Schaloen has burned more than once. In 1575, during the Eighty Years' War, the castle was almost completely destroyed by fire. A Latin inscription inside records that Johan Reinier Hoen van Cartils and his wife Johanna Maria van der Merwijck saved and rebuilt the ruin, completing the work in 1656. Different colours of marl in the walls today still mark the layers of patched reconstruction. Restorations followed in 1721 and 1738. A tithe barn was added in 1721 — it is now the hotel. In 1894, the De Villers Masbourg d'Eclaye family commissioned a complete makeover from Pierre Cuypers, the architect of the Rijksmuseum and Amsterdam Centraal Station. Cuypers added the attached west tower and a stair tower, raised the arkel turrets, regularised the facades, fitted a bay window to the front and a balcony to the rear. The castle that visitors photograph today is mostly his.

American Damage

After eight centuries of fortified life, the worst damage to Schaloen came not from siege or fire but from billeting. American soldiers were quartered in the castle at the end of the Second World War, and by 1946 the interior was wrecked. The Bot family later restored it. The municipality of Valkenburg-Houthem took ownership in 1968 after the De Villers Masbourgs, who had lived in Brussels since 1934, finally sold their long-distance inheritance. The town then sold to a contractor in 1977. The Bots bought in 1986. The story of Schaloen since the war has been the slow, expensive work of putting a castle back together — restoring walls, reroofing the gatehouse, converting outbuildings into hotel apartments, and waiting for the wedding parties whose receptions help pay the bills.

The Lords' Long List

Eight hundred years of owners makes for a long inscription. The earliest records, from 1381, name two co-owners: the knight Jan van Hulsberg and Geraerdt Mulaerdt. After 1397 the whole castle passed to Reinier II van Hulsberg, and the Van Hulsberg family held it through five generations. Some served as mayors of Maastricht in the sixteenth century, from both the Liège and Brabant sides of that divided town. When the male line failed, Schaloen passed by marriage to the Hoen van Cartils, who held the title of count after Gerard Ernest Hoen van Cartils married Anna Agnes van Renesse van Elderen. Then through another marriage to Felicitas of Hohenzollern, princess of Hohenzollern-Hechingen. Then to the De Villers Masbourgs by another marriage. The castle has the rare quality of having been continuously possessed but, since the early nineteenth century, almost never lived in. It is a building whose owners have always been somewhere else.
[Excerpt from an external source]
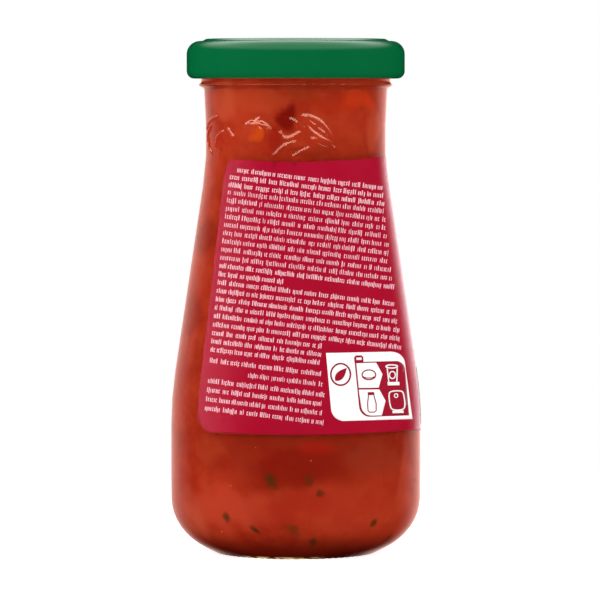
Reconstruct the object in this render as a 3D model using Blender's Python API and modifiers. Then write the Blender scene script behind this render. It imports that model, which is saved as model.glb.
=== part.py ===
"""A tomato sauce jar: a waisted glass jar full of sauce, with a wrap label and a twist-off metal lid.

Metres, +Z up. The origin is the centre of the plane that the foot ring stands on.
The side with the label's small print faces -Y. Angles round the jar start at -Y and grow towards +X.
"""

import bisect
import math

import bmesh
import bpy
from mathutils import Vector

MM = 0.001

# Whole jar
GAP = 0.3 * MM
FACETS = 40
FINE_STEP = math.radians(1)

# Glass, outside
BODY_RADIUS = 37.8 * MM
HEEL_CORNER = 11.9 * MM
HEEL_ROUNDING = 15.0 * MM
UNDERCUT_RADIUS = 32.3 * MM
UNDERCUT_HEIGHT = 4.0 * MM
UNDERCUT_ROUNDING = 19.0 * MM
FOOT_RADIUS = 24.2 * MM
SHOULDER_BOTTOM = 46.8 * MM
SHOULDER_TOP = 120.3 * MM
WAIST_RADIUS = 26.76 * MM
SHOULDER_BLEND = 110.0 * MM
WAIST_BLEND = 92.0 * MM
NECK_RADIUS = 27.7 * MM
BEAD_RADIUS = 29.5 * MM
BEAD_HEIGHT = 141.6 * MM
BEAD_FLANK = 1.0 * MM
FINISH_RADIUS = 28.6 * MM
RIM_HEIGHT = 152.8 * MM
RIM_ROUNDING = 1.3 * MM

# Glass, foot and inside
FOOT_RING_INSIDE = 20.0 * MM
FOOT_EDGE_ROUNDING = 0.9 * MM
PUSH_UP_RADIUS = 17.5 * MM
PUSH_UP_HEIGHT = 1.4 * MM
PUSH_UP_CENTRE = 2.0 * MM
WALL = 2.4 * MM
NECK_WALL = 2.2 * MM
FLOOR_HEIGHT = 4.8 * MM
INNER_HEEL_RADIUS = 18.0 * MM
MOUTH_RADIUS = 25.3 * MM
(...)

Three Statues at the Foot of the Hill

Walk down the lane from Schaloen toward the Geul and you reach the Calvary group called locally the Three Statues — a small wayside crucifixion shrine founded in 1739 by Gerard Ernest Hoen van Cartils, then lord of the castle. The same lord commissioned the watermill, built a stone safe up on the Schaelsberg above, and generally treated the surrounding landscape as a kind of personal estate to be improved with monuments. Today the statues sit at the edge of the Oud-Valkenburgerweg, the old road from Valkenburg to Schin op Geul, and walkers on the Geul valley footpaths pass them without always knowing whose family vanity built them. Like the castle behind, they are mergel — the same soft stone, weathered the same yellow, slowly returning to landscape.

From the Air

Located at 50.86°N, 5.85°E in the Geul valley near Oud-Valkenburg, eastern South Limburg. Recommended viewing altitude: 2,500-4,000 feet for the moat, gardens and surrounding hilly meadows. Nearest airports: Maastricht-Aachen (EHBK, 18 km west) and Liège (EBLG, 35 km southwest). The Geul river threads east-west through the valley below; the towns of Valkenburg (2 km west) and Schin op Geul provide clear landmarks.